Some of the lessons from our experience and others involved in researching innovation are captured well by
Chris Lawer who reminds innovators to ask the following questions:
-
Do you know exactly who will be the likely target customer or target segment of your concept / product?
-
Do you know the market size of the target buyer / segment?
-
How will this market size change at the time of launch?
-
Will the concept / project address known, quantified important unmet customer needs?
-
Do you know what these unmet needs are without ambiguity?
-
What improvement in satisfaction in needs will the project / concept achieve?
-
Do you have the optimum number of features and functions on the platform matched to unmet needs?
-
Have you defined a clear value proposition for the concept based on unmet needs?
And he didn't even mention patents ... But there is a bigger point here than just the obvious need to understand your potential customers better. It is that the current emphasis on innovation in Ireland - especially via the medium of an expensive expansion of 4th level education - may be seriously flawed. Take the recent
announcement that UCD and TCD are creating a new joint enterprise development unit to capture knowledge and seek opportunities for ideas and inventions. To be achieved by "establishing a fourth level innovation academy to plan and ensure the quality of research across the two campuses, with a view to doubling the number of PhD students in science, engineering and technology to 1,000 per year". This in turn will apparently created 30,000 sustainable jobs over the next 10 years. A case of 'think of a number and raise it to the power of n' for the press release methinks. Still - I wish them well: I hope it is a precursor to a far more radical rationalisation of Ireland's wasteful and ineffective third level sector.
But I think it is worth exploring the assumptions behind this initiative in relation to innovation and its exploitation via commercialisation. There appear to be two key assumptions, namely:
1. The primary channel for government policy to stimulate innovations that can support economic development in Ireland is via the third/fourth level.
2. People with PhDs and post-doctoral experience in third/fourth level institutions are optimally equipped to support the commercialisation of their inventions/innovations.
I beg to differ on both counts. Firstly, we are seriously mistaken if we assume that invention and research (especially at the pure science end of the spectrum) is the best way to deliver innovation-led economic growth. It isn't. As I noted
before, Ireland is more likely to gain from other people's inventions in other countries than from any inventions of our own. Amar Bhidé has done an excellent job of deconstructing this absurd 'only-invented-here' attitudes toward innovation that seems to grip governments in most developed countries. As he
observes:
Techno-nationalists and techno-fetishists oversimplify innovation by equating it with discoveries announced in scientific journals and with patents for cutting-edge technologies developed in university or commercial research labs. Since they rarely distinguish between the different levels and kinds of know-how, they ignore the contributions of the other players—contributions that don’t generate publications or patents.

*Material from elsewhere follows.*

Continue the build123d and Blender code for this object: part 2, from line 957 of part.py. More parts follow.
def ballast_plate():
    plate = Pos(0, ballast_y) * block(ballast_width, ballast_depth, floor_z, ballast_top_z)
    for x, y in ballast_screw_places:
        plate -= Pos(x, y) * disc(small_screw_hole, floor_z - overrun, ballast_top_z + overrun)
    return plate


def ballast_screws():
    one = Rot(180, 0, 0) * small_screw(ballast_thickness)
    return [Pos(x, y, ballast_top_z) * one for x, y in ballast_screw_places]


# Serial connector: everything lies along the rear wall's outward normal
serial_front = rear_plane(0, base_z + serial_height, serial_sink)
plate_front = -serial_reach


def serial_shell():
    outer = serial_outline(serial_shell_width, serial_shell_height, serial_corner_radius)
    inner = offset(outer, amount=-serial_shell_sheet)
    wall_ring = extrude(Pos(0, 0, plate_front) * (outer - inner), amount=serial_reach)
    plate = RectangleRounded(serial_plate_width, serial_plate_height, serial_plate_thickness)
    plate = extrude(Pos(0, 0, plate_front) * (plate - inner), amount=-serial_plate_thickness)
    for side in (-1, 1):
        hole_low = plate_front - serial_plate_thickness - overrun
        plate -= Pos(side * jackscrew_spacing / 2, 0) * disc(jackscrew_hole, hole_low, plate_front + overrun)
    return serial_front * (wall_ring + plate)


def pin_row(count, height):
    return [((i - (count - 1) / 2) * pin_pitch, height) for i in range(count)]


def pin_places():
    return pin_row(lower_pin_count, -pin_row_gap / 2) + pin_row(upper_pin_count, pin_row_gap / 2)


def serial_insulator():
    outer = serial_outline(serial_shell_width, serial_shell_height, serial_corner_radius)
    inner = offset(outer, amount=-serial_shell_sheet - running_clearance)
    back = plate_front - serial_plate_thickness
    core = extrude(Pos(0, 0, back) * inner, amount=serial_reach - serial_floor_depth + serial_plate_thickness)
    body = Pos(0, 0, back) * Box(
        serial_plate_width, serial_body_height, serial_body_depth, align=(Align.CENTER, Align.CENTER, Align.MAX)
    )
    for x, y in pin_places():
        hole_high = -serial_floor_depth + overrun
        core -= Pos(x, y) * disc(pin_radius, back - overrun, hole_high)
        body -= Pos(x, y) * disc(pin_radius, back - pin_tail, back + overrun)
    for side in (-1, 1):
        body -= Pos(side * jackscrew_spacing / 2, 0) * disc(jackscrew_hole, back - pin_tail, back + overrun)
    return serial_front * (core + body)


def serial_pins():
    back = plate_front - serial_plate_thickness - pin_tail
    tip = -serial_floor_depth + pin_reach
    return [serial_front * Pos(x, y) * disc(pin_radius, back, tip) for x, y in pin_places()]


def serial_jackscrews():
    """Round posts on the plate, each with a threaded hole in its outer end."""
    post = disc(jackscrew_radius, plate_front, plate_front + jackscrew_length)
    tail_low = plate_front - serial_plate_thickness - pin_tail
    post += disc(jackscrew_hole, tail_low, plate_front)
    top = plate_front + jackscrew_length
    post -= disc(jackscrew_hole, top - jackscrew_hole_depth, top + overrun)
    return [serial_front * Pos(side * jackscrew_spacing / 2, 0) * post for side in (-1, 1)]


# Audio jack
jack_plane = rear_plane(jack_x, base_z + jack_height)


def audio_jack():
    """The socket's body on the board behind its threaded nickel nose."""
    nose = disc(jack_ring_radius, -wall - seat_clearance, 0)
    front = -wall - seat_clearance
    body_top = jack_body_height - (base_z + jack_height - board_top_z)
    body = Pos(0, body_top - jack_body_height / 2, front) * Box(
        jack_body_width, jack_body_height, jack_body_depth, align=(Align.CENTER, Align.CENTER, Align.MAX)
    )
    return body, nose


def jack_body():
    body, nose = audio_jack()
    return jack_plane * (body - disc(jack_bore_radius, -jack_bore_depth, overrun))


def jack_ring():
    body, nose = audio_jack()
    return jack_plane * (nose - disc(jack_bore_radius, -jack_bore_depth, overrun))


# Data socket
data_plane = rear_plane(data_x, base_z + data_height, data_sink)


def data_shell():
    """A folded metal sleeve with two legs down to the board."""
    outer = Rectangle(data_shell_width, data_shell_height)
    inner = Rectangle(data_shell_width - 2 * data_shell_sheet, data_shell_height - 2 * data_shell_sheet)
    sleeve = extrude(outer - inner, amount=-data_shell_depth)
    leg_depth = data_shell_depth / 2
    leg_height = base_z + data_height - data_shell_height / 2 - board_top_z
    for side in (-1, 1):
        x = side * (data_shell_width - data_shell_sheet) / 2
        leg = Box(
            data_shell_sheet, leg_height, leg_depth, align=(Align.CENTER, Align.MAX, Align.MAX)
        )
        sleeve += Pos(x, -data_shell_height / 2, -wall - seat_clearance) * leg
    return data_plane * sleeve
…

They oversimplify globalization as well—for example, by assuming that high-level ideas and know-how rarely if ever cross national borders and that only the final products made with it are traded. Actually, ideas and technologies move from country to country quite easily, but much final output, especially in the service sector, does not. The findings of science are available—for the price of learned books and journals—to any country that can use them. Advanced technology, by contrast, does have commercial value because it can be patented, but patent owners generally don’t charge higher fees to foreigners. In the early 1950s, what was then a tiny Japanese company called Sony was among the first licensors of Bell Labs’ transistor patent, for $50,000.

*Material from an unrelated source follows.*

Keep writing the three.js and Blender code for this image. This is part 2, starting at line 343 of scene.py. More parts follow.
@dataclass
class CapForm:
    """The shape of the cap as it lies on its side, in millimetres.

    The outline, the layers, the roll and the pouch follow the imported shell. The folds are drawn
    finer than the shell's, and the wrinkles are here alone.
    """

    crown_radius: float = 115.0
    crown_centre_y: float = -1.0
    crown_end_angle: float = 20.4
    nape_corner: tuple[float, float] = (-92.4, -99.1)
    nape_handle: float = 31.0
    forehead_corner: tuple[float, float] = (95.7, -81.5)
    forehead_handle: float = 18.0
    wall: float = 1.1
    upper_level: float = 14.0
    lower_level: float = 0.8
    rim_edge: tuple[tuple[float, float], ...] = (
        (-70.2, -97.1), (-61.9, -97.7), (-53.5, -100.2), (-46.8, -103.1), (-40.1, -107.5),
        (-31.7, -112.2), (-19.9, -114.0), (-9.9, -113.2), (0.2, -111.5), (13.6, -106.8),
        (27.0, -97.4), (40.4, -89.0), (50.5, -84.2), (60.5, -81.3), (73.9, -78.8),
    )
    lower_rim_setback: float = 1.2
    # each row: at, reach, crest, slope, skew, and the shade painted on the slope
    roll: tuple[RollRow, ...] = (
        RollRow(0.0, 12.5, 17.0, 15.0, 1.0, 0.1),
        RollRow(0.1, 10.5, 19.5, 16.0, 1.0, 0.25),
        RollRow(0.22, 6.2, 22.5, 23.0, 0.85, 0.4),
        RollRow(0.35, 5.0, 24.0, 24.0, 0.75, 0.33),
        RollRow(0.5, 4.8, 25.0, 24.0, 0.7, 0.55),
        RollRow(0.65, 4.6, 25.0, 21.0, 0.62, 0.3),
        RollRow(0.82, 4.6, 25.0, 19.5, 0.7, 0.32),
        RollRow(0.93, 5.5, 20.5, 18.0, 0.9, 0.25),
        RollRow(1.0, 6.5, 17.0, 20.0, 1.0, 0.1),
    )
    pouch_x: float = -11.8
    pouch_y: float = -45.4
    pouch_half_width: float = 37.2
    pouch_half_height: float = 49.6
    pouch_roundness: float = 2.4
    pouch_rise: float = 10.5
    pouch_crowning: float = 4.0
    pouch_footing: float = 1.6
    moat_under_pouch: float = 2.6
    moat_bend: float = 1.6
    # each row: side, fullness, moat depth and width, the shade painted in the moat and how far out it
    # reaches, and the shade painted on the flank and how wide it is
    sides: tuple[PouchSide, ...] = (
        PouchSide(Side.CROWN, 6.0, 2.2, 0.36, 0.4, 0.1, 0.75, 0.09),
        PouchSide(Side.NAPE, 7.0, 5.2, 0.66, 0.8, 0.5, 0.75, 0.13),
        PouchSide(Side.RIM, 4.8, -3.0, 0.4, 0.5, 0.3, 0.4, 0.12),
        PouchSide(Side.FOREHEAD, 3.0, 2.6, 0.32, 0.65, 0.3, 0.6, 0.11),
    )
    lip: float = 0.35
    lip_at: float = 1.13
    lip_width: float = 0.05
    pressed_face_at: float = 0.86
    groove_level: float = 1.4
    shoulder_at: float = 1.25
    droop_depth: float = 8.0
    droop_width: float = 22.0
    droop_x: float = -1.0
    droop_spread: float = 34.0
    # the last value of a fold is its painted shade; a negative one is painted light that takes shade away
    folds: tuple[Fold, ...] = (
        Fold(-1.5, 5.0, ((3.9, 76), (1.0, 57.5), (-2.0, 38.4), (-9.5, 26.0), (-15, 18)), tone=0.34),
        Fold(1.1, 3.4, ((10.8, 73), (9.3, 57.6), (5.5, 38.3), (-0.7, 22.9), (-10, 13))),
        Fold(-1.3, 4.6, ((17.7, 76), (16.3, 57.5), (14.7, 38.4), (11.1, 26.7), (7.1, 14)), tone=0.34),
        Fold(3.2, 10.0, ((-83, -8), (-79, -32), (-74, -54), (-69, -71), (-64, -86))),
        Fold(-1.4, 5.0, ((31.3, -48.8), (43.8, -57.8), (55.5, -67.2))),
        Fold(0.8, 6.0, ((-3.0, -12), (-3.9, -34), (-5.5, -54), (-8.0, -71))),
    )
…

In a world where breakthroughs travel easily, their national origins are fundamentally unimportant.
Well worth reading the entire piece - including the accompanying discussions over at
McKinsey's What Matters section on Innovation. It seems to me a lot of the current obsession with innovation via universities is to do more with the old idea of government picking winners. I'm inclined to agree with
Will Wilkinson that government involvement in pure science research is inevitable and mostly desirable, but the further you get away from pure research then the less obvious is the case for involvement.
But even if somehow our expanded fourth level does deliver the goods in terms of inventions and scientific discoveries with commercial/patentable potential can they then exploit them? Hence my second concern about the current strategy: acquiring a PhD doesn't necessarily qualify you for entrepreneurship or equip you with the necessary commercial skills. Not at all in fact. As the Economist notes this week in an excellent supplement on
Entrepreneurship, there are five myths about entrepreneurs that need exploding:
- Entrepreneurs are lone heroes: actually no - they all need an established network of advisors, mentors, friends and colleagues to succeed.
- Entrepreneurs are relatively young: again no - in the US there are twice as many businesses founded by over 50s as by under 25s (though there is some evidence of creativity following a 'hump-shape' distribution by age pdf).
- Entrepreneurs depend on venture capital: another myth - mostly it's a mix of loans from banks, relatives, and the occasional investment by a business angel.
- Entrepreneurs have to be inventors: a few are, but many more innovate around processes rather than products.
- Entrepreneurs must be in start up businesses: many do, of course, but many large businesses encourage their own subsidiaries and divisions to be entrepreneurial, with considerable success in some instances.
No mention there of the 'smart economy'. Though entrepreneurs do need
smarts - as well as guts and, most especially in my experience, luck. The bottom line is that I expect most of the PhDs emerging from the 'innovation academy' will want to be, well, academics. There's nothing wrong with that per se - I'd personally like to see Irish academics rating higher globally in disciplines such as economics and others that I am interested in. I suspect several will in due course.
But I'm just not sold on the idea of their being the front line of developing a 'smart economy' - whatever that is. Especially when I have learned at first hand of two innovative Irish companies that have either had second round financing by Enterprise Ireland cancelled (the company was planning to hire software engineers), or first round financing put on hold both 'because the Department of Finance are pulling in budgets'.
Maybe a new fourth level centre on 'joined-up-thinking' might deliver real value come to think of it.